Similarity algorithms utilize node properties which aren't used at the moment.

Graph statistics

In [36]:
def graph_stats(session=session):
    '''
    Returns stats of the graph in the current database.
    '''
    query = '''MATCH (p:Page)
               RETURN avg(apoc.node.degree(p,'REFERENCE')) as average_refs,
               stdev(apoc.node.degree(p,'REFERENCE')) as stdev_refs,
               max(apoc.node.degree(p,'REFERENCE')) as max_refs,
               min(apoc.node.degree(p,'REFERENCE')) as min_refs'''
    records = session.run(query)
    records = [record for record in records.records()][0]
    result = {}
    result['average_refs'] = records['average_refs']
    result['stdev_refs'] = records['stdev_refs']
    result['max_refs'] = records['max_refs']
    result['min_refs'] = records['min_refs']
    return result

Article materials:

In [37]:
fill_references('/pmwiki/pmwiki.php/VideoGame/PlagueInc')

In [38]:
fill_references('/pmwiki/pmwiki.php/TabletopGame/Pandemic')

In [39]:
fill_references('/pmwiki/pmwiki.php/Film/Contagion')

In [40]:
fill_references('/pmwiki/pmwiki.php/Film/TwentyEightDaysLater')

In [41]:
fill_references('/pmwiki/pmwiki.php/VideoGame/Left4Dead')

In [42]:
fill_references('/pmwiki/pmwiki.php/Main/ZombieApocalypse')

In [43]:
list_mutual_neigbors()

[('/pmwiki/pmwiki.php/Main/ZombieApocalypse', 30),
 ('/pmwiki/pmwiki.php/Main/ShoutOut', 30),
 ('/pmwiki/pmwiki.php/Main/ThePlague', 20),
 ('/pmwiki/pmwiki.php/Main/AwesomeButImpractical', 20),
 ('/pmwiki/pmwiki.php/Main/PatientZero', 20),
 ('/pmwiki/pmwiki.php/Main/ApocalypseHow', 20),
 ('/pmwiki/pmwiki.php/Main/LighterAndSofter', 12),
 ('/pmwiki/pmwiki.php/Main/SyntheticPlague', 12),
 ('/pmwiki/pmwiki.php/Main/KillEmAll', 12),
 ('/pmwiki/pmwiki.php/Main/NiceJobBreakingItHero', 12)]

In [44]:
get_urls()[:10]

['/pmwiki/pmwiki.php/Main/TwentyMinutesIntoTheFuture',
 '/pmwiki/pmwiki.php/Main/ArtificialLimbs',
 '/pmwiki/pmwiki.php/Main/BrainwashingForTheGreaterGood',
 '/pmwiki/pmwiki.php/Main/CompositeCharacter',
 '/pmwiki/pmwiki.php/Main/TheBlackDeath',
 '/pmwiki/pmwiki.php/Main/HiroshimaAsAUnitOfMeasure',
 '/pmwiki/pmwiki.php/Main/MarathonLevel',
 '/pmwiki/pmwiki.php/Main/SaveScumming',
 '/pmwiki/pmwiki.php/Main/CrackDefeat',
 '/pmwiki/pmwiki.php/Main/IDidWhatIHadToDo']

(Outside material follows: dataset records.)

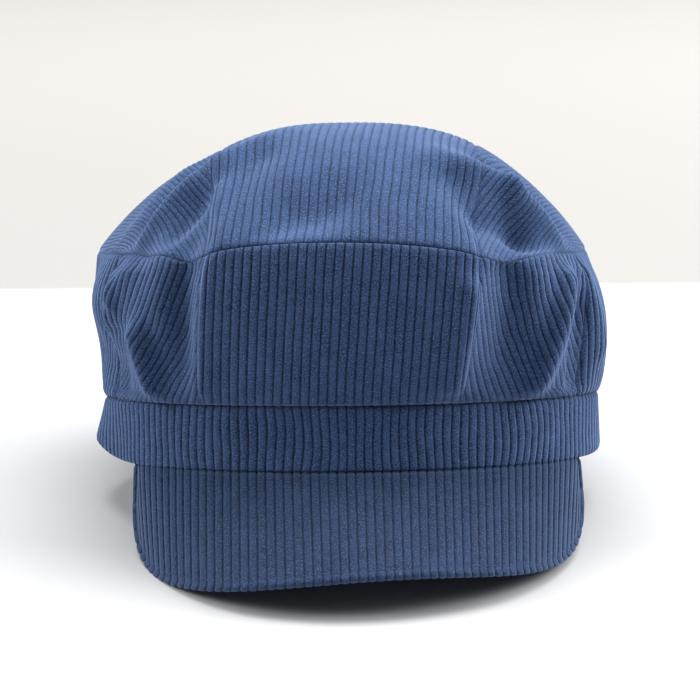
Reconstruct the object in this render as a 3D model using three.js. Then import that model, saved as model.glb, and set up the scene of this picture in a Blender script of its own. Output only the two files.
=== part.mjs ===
import * as THREE from 'three';

// A baker boy hat in wide corduroy, resting on the rear of its rim and on the two lower corners of its peak.
// It is worked out in its own frame first: the lower rim of the headband is the plane z = 0, the front
// faces -Y, +Z is up. Lengths are millimetres and angles are degrees, counted from the front round by +X.

// Headband, as the soft hat lies, spread a little sideways
const BAND_WIDTH = 213;
const BAND_DEPTH = 150;
const BAND_HEIGHT = 26;
const BAND_WALL = 2.6;
const BAND_SWAY = 6;

// Crown: eight walls under a domed tip of three pieces
const CLOTH = 1.8;
const WALL_HEIGHT = 66;
const WALL_ROLL = 3;
const WALL_ROLL_HEIGHT = 5;
const WALL_BULGE = 5;
const TIP_WIDTH = 187;
const TIP_DEPTH = 178;
const STRIP_WIDTH = 108;
const SIDE_EDGE = 74;
const DOME_RISE = 50;
const FOLD_DEPTH = 9;
const CROWN_TWIST = 6;

// Peak: the arc of the headband that it is sewn to, and its slopes below the plane of the rim
const PEAK_ARC = 125;
const PEAK_LENGTH = 53;
const PEAK_SIDE = 12;
const PEAK_THICKNESS = 3.6;
const PEAK_SLOPE = 47;
const PEAK_END_SLOPE = 72;

// Clearance between sewn pieces, and how far the soft edges flatten where the hat rests
const GAP = 0.3;
const SETTLE = 1.2;

// Cells of the mesh, as many on one side of a seam as on the other
const CELL = 7.5;
const BAND_CELL = 10;
const WALL_ROWS = Math.round(WALL_HEIGHT / CELL);
const STRIP_COLUMNS = Math.round(STRIP_WIDTH / CELL);
const SIDE_COLUMNS = Math.round(Math.hypot(TIP_WIDTH - STRIP_WIDTH, TIP_DEPTH - SIDE_EDGE) / (2 * CELL));
const TIP_ROWS = Math.round(TIP_DEPTH / CELL);

// Shape without a size of its own
const DOME_POWER = 2.9;
const TIP_FOLD_FADE = 8;
const TIP_FOLD_RISE = 1.2;
const BULGE_POWER = 1.2;
const BULGE_FRONT = 0.5;
const BULGE_SIDE = 0.9;
const ROLL_FADE = 6;
const WALL_FOLD_FADE_LOW = 0.083;
const WALL_FOLD_FADE_HIGH = 0.125;
const WALL_PROPORTION = 1.25;
const ROW_CROWDING = 1.15;
const CORNER_SOFTNESS = 0.4;
const PEAK_SQUARENESS = 2;
const PEAK_FAN = 0.1;
const PEAK_SKEW = -0.08;
const PEAK_CORNER = 0.33;

// The eight corners of the crown's seam, seen from above, from the front left one round by +X. rise is a
// share of the wall height, bandAngle is where the wall seam below the corner meets the headband, and arch is
// how far the seam bows up on its way to the next corner, as a share of the wall height.
const CORNERS = [
  { across: -0.5 * STRIP_WIDTH, along: -0.5 * TIP_DEPTH, rise: 0.93, bandAngle: -31, arch: 0.07 },
  { across: 0.5 * STRIP_WIDTH, along: -0.5 * TIP_DEPTH, rise: 0.91, bandAngle: 27, arch: 0 },
  { across: 0.5 * TIP_WIDTH, along: -0.5 * SIDE_EDGE, rise: 0.92, bandAngle: 66, arch: 0 },
  { across: 0.54 * TIP_WIDTH, along: 0.5 * SIDE_EDGE, rise: 0.94, bandAngle: 112, arch: 0 },
  { across: 0.5 * STRIP_WIDTH, along: 0.5 * TIP_DEPTH, rise: 0.98, bandAngle: 152, arch: 0.03 },
  { across: -0.5 * STRIP_WIDTH, along: 0.5 * TIP_DEPTH, rise: 0.98, bandAngle: 208, arch: 0 },
  { across: -0.6 * TIP_WIDTH, along: 0.45 * SIDE_EDGE, rise: 0.95, bandAngle: 248, arch: 0 },
  { across: -0.5 * TIP_WIDTH, along: -0.5 * SIDE_EDGE, rise: 0.93, bandAngle: 292, arch: 0 },
];

// Waves of the headband round one angle each. foot, waist and head push out its lower rim, its middle and
// its upper rim, and lift raises its lower rim, all as shares of BAND_SWAY.
const BAND_WAVES = [
  { at: -74, spread: 14, foot: -0.5, waist: 0.0, head: -0.3, lift: 0.0 },
  { at: -97, spread: 14, foot: 0.9, waist: 0.0, head: 0.0, lift: 1.2 },
  { at: -14, spread: 13, foot: 0.0, waist: -0.5, head: 0.0, lift: 0.0 },
  { at: 40, spread: 10, foot: 0.0, waist: 0.2, head: -0.1, lift: 0.0 },
  { at: 95, spread: 16, foot: 0.4, waist: 0.0, head: 0.2, lift: 0.4 },
  { at: 150, spread: 16, foot: -0.2, waist: -0.4, head: 0.0, lift: 0.0 },
  { at: 205, spread: 12, foot: 0.0, waist: -0.4, head: 0.2, lift: 0.0 },
];

// Folds of the walls. Ends are a place in corners of the crown and a share of the wall height, width is
// half the fold's width as a share of the wall height, push is a share of FOLD_DEPTH, outwards positive.
const WALL_FOLDS = [
  { from: [7.9, 0.95], to: [7.82, 0.12], width: 0.19, push: -0.9 },
  { from: [7.5, 0.45], to: [7.67, 0.05], width: 0.11, push: 0.5 },
  { from: [7.3, 0.9], to: [7.08, 0.6], width: 0.14, push: 0.5 },
  { from: [7.02, 0.95], to: [6.9, 0.5], width: 0.12, push: -0.45 },
  { from: [6.65, 0.34], to: [7.2, 0.2], width: 0.22, push: -0.65 },
  { from: [8.02, 0.95], to: [8.0, 0.1], width: 0.08, push: 0.25 },
  { from: [0.95, 0.75], to: [0.95, 0.1], width: 0.1, push: 0.35 },
  { from: [1.2, 0.9], to: [1.25, 0.35], width: 0.22, push: -0.75 },
  { from: [1.74, 0.8], to: [1.5, 0.05], width: 0.11, push: 0.6 },
  { from: [1.9, 0.6], to: [1.95, 0.15], width: 0.13, push: -0.5 },
  { from: [2.05, 0.85], to: [2.2, 0.35], width: 0.12, push: 0.3 },
  { from: [2.6, 0.9], to: [2.7, 0.1], width: 0.2, push: -0.5 },
  { from: [3.3, 0.9], to: [3.2, 0.2], width: 0.22, push: -0.6 },
  { from: [4.1, 0.95], to: [4.0, 0.15], width: 0.18, push: -0.5 },
  { from: [4.9, 0.9], to: [5.05, 0.1], width: 0.18, push: -0.6 },
  { from: [5.6, 0.9], to: [5.75, 0.2], width: 0.22, push: -0.6 },
  { from: [6.4, 0.85], to: [6.3, 0.15], width: 0.2, push: -0.4 },
];

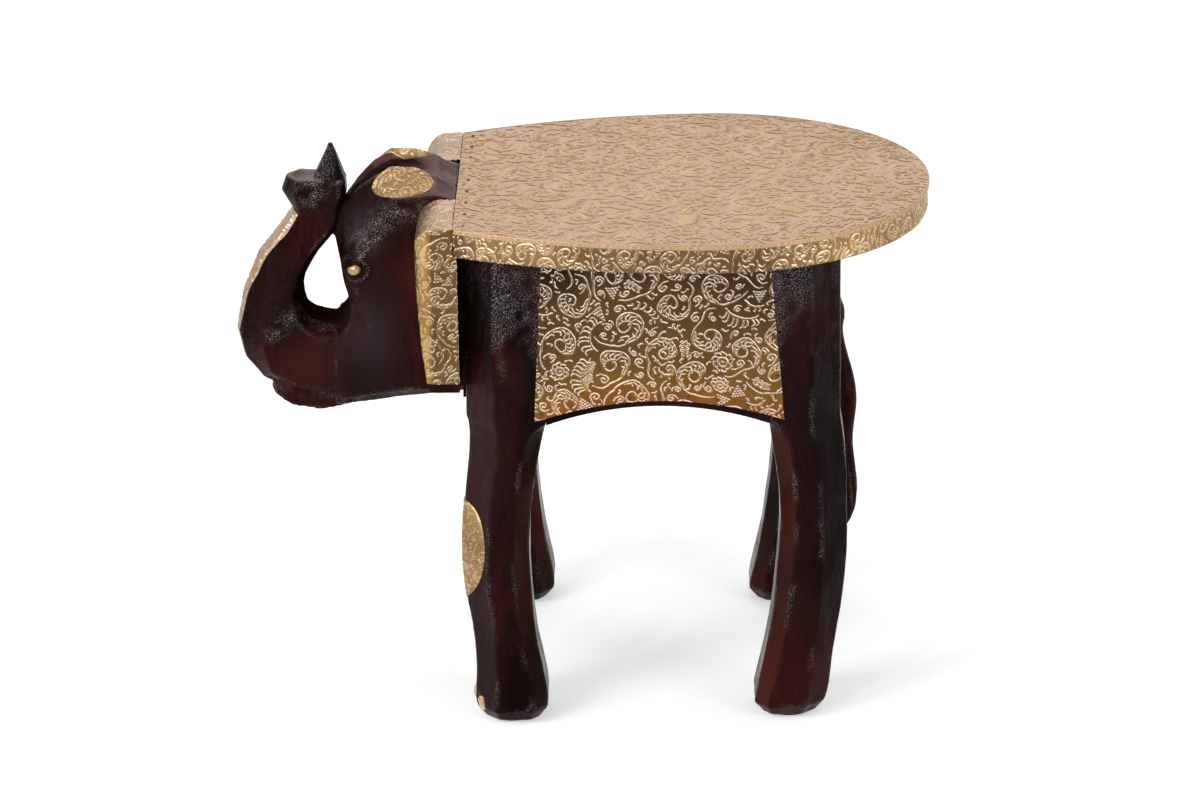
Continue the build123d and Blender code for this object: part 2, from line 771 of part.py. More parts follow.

Testing statistics functions

Summary of graph stats

In [45]:
graph_stats()

{'average_refs': 3.1379529561347757,
 'stdev_refs': 28.862346199199703,
 'max_refs': 868,
 'min_refs': 1}

Total edges

In [46]:
get_edges_n()

4936

Total nodes

In [47]:
get_nodes_n()

1573

Overall ratio of edges to nodes

In [48]:
get_edges_n()/get_nodes_n()

3.1379529561347743

Number of edges of a particular node

In [49]:
get_node_edges('/pmwiki/pmwiki.php/VideoGame/PlagueInc')

207

Testing Common Neighbors

Adding more nodes for comparison

In [50]:
fill_references('/pmwiki/pmwiki.php/VideoGame/Halo3')

In [51]:
fill_references('/pmwiki/pmwiki.php/VideoGame/ResidentEvil2')

In [52]:
fill_references('/pmwiki/pmwiki.php/VideoGame/CrashBandicoot')

In [53]:
fill_references('/pmwiki/pmwiki.php/Film/Convict13')

In [54]:
fill_references('/pmwiki/pmwiki.php/Film/ThePlayhouse')

In [55]:
common_neighbors('/pmwiki/pmwiki.php/VideoGame/PlagueInc', '/pmwiki/pmwiki.php/TabletopGame/Pandemic')

14.0

In [56]:
common_neighbors('/pmwiki/pmwiki.php/VideoGame/ResidentEvil2', '/pmwiki/pmwiki.php/VideoGame/Halo3')

16.0

In [57]:
common_neighbors('/pmwiki/pmwiki.php/Film/TwentyEightDaysLater', '/pmwiki/pmwiki.php/VideoGame/CrashBandicoot')

13.0

In [58]:
common_neighbors('/pmwiki/pmwiki.php/VideoGame/PlagueInc', '/pmwiki/pmwiki.php/Film/Convict13')

0.0

In [59]:
common_neighbors('/pmwiki/pmwiki.php/Film/ThePlayhouse', '/pmwiki/pmwiki.php/Film/Convict13')

5.0

Testing Random Walk

In [60]:
random_walk('/pmwiki/pmwiki.php/VideoGame/Halo3', steps=5).values()

[['/pmwiki/pmwiki.php/VideoGame/Halo3'],
 ['/pmwiki/pmwiki.php/Main/Tyrannicide'],
 ['/pmwiki/pmwiki.php/VideoGame/Halo3'],
 ['/pmwiki/pmwiki.php/Literature/HaloHuntersInTheDark'],
 ['/pmwiki/pmwiki.php/VideoGame/Halo3'],
 ['/pmwiki/pmwiki.php/VideoGame/NinjaGaiden']]